Buku ini isinya bukanlah tentang resep-resep masakan yang sehat. Bukan pula bercerita tentang pola makan yang baik menurut dokter, tetapi berisikan resep-resep jitu untuk terus merawat jiwa dan pikiran. Mengelola alam pikiran dan tindakan untuk tidak mengatur Tuhan dan tidak mengatur kehidupan seperti yang selalu kita inginkan.

Resep hidup bahagia dan tenang. Itulah yang hadir dalam benak saya meski baru membaca judul-judul esainya. Esai-esai yang terasa erat sekali jika dihubungkan dengan kehidupan seorang perempuan seperti saya. 

Berhenti Sejenak itu Tidak Apa-apa

Berdamai dengan Situasi, Cara Menikmati Hidup Tenang” adalah judul esai kedua yang langsung menarik minat baca saya lebih jauh. Bercerita tentang pengalamannya sebagai seorang guru yang sangat menikmati segudang kesibukannya mengajar di sekolah, mengajar privat dari rumah ke rumah.

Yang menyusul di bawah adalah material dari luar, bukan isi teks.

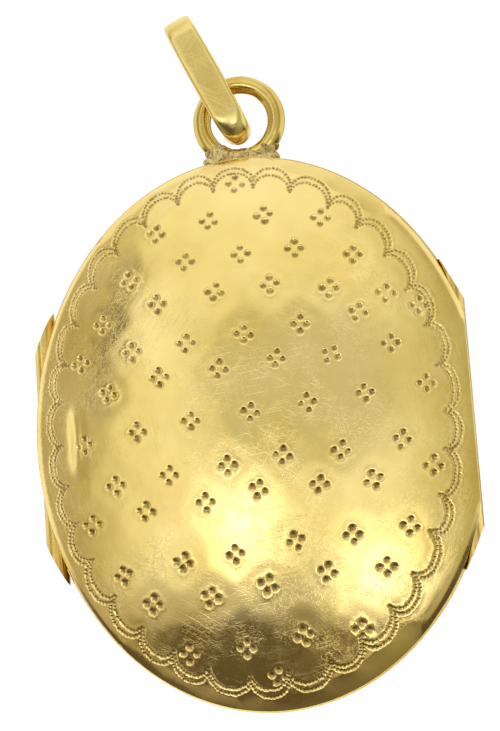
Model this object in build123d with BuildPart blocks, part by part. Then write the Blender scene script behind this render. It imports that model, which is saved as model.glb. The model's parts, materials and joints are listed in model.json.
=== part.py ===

Kesibukan itu akhirnya harus terhenti karena kecelakaan motor yang mengakibatkan kakinya cidera. Pengalaman buruk yang berakhir pada trauma ini menyisakan ketakutan dan menyebabkan kelumpuhan. Menjadi lumpuh bukan karena tidak bisa berjalan, tetapi lebih kepada tidak mampu untuk berdaya. 

“Hopeless” satu kata yang saya temukan. Rasa hopeless itu sendiri sudah saya rasakan hampir 2 tahun belakangan. Ibarat berjalan di jalan yang panjang dan tidak ada ujungnya. Namun sebagai manusia bertahanlah dan jangan mudah menyerah, apalagi sampai mengutuk Tuhan atas semua kejadian-kejadian buruk, dan bad luck yang telah terjadi. 

“Berlapang dada menerima situasi dan kondisi” telah menyadarkan saya untuk terus belajar meluaskan hati kembali. Menerima keadaan, dan tidak ngedumel ngeyel. Berhentilah sejenak, duduk sebentar itu tidak apa-apa kok. Berhenti sebentar dapat mengembalikan kesadaran kita. 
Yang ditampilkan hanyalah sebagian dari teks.